EXERCISE TASK = In the listing below, find the line with "0.5, shoulder: 1.2", then repeat exactly every line from the top through that one.

AVAILABLE DATA =
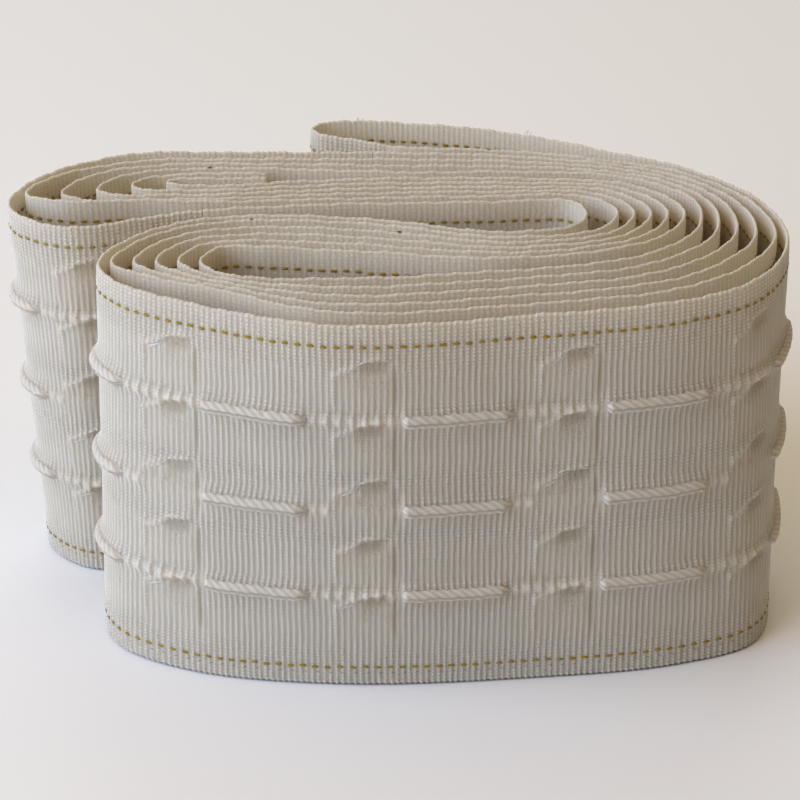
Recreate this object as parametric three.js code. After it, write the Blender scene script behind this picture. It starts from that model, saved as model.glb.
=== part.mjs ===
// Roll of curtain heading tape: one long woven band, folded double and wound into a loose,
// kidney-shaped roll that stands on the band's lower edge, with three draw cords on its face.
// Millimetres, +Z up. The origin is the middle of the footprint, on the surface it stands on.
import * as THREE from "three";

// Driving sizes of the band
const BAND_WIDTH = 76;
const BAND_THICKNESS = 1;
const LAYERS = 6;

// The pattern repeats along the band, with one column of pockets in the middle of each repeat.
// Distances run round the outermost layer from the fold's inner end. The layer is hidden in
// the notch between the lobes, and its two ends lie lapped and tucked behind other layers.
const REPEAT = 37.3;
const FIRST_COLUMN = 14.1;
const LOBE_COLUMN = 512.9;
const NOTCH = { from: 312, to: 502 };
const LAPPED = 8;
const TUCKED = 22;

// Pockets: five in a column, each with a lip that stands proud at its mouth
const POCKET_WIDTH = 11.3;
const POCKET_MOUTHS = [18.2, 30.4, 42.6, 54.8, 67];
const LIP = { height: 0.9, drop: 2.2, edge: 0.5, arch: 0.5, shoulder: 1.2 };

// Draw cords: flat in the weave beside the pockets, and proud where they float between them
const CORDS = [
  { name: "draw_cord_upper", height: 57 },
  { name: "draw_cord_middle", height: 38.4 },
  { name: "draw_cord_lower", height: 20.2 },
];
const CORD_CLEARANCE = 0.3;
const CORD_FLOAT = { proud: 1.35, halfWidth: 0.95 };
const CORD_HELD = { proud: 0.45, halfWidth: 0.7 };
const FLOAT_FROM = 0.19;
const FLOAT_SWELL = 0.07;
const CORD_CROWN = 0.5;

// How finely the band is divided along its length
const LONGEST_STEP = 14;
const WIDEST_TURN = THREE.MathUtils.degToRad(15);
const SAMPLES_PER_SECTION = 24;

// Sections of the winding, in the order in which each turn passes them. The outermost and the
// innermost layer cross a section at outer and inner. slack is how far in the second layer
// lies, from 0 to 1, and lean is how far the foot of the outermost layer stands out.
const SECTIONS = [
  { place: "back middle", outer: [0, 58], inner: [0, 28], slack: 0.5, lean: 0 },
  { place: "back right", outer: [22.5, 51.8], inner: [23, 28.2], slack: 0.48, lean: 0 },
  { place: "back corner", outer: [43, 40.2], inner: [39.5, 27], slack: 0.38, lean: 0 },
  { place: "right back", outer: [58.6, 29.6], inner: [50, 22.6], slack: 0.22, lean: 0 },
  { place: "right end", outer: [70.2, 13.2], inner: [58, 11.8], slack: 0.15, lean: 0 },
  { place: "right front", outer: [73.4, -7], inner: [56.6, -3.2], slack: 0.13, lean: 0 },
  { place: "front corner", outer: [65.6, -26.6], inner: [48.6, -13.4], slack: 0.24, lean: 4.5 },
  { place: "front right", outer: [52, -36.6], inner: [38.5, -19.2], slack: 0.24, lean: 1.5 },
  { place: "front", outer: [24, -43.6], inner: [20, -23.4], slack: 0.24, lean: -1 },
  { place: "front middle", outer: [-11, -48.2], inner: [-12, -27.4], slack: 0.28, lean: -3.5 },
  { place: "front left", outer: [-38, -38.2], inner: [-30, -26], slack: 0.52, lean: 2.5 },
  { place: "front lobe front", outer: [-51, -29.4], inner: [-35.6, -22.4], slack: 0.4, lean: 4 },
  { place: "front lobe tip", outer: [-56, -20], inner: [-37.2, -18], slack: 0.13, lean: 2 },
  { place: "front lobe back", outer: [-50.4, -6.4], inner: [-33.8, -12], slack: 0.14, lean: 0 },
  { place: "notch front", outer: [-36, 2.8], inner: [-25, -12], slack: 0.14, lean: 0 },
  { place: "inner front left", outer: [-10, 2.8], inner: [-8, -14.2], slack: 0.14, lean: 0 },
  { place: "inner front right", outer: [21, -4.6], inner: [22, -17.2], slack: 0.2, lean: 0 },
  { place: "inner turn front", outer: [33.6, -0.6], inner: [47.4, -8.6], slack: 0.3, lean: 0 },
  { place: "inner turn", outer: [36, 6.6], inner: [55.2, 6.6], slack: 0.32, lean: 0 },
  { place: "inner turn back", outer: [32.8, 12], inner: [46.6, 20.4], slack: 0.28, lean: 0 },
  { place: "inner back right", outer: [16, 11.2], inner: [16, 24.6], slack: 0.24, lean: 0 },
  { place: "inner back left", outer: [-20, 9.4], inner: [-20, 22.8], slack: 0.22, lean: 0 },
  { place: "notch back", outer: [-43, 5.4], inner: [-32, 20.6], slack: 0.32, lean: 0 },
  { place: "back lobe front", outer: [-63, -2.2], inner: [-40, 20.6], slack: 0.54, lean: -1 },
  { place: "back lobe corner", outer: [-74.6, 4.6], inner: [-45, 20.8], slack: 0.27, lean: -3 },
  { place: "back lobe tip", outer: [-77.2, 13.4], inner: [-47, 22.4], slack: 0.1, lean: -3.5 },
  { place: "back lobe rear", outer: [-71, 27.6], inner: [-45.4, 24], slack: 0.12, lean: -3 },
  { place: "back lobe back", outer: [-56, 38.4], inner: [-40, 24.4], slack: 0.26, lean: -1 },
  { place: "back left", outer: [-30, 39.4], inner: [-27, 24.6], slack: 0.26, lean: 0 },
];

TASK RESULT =
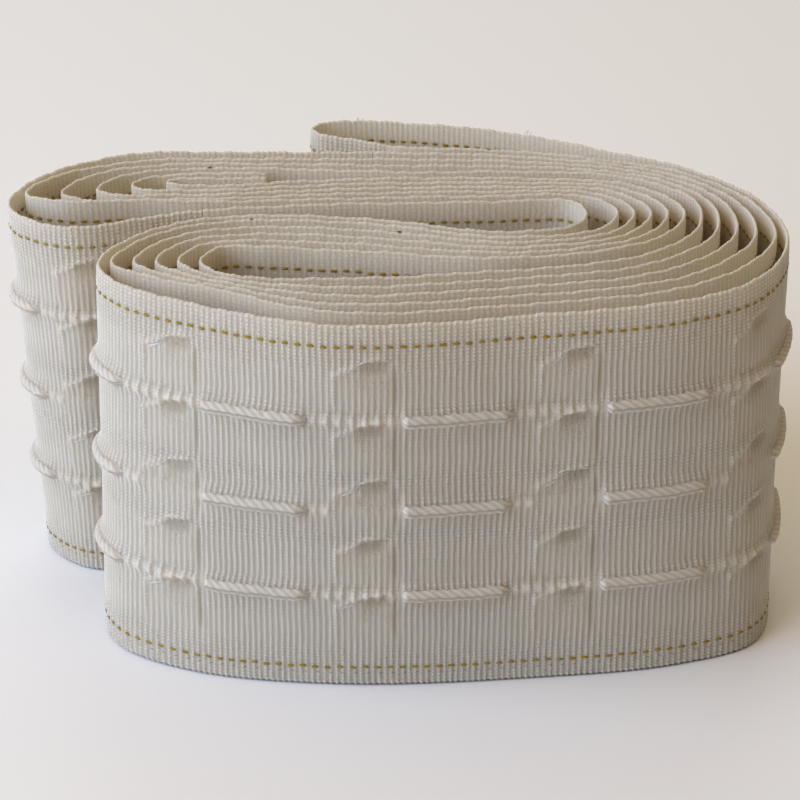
Recreate this object as parametric three.js code. After it, write the Blender scene script behind this picture. It starts from that model, saved as model.glb.
=== part.mjs ===
// Roll of curtain heading tape: one long woven band, folded double and wound into a loose,
// kidney-shaped roll that stands on the band's lower edge, with three draw cords on its face.
// Millimetres, +Z up. The origin is the middle of the footprint, on the surface it stands on.
import * as THREE from "three";

// Driving sizes of the band
const BAND_WIDTH = 76;
const BAND_THICKNESS = 1;
const LAYERS = 6;

// The pattern repeats along the band, with one column of pockets in the middle of each repeat.
// Distances run round the outermost layer from the fold's inner end. The layer is hidden in
// the notch between the lobes, and its two ends lie lapped and tucked behind other layers.
const REPEAT = 37.3;
const FIRST_COLUMN = 14.1;
const LOBE_COLUMN = 512.9;
const NOTCH = { from: 312, to: 502 };
const LAPPED = 8;
const TUCKED = 22;

// Pockets: five in a column, each with a lip that stands proud at its mouth
const POCKET_WIDTH = 11.3;
const POCKET_MOUTHS = [18.2, 30.4, 42.6, 54.8, 67];
const LIP = { height: 0.9, drop: 2.2, edge: 0.5, arch: 0.5, shoulder: 1.2 };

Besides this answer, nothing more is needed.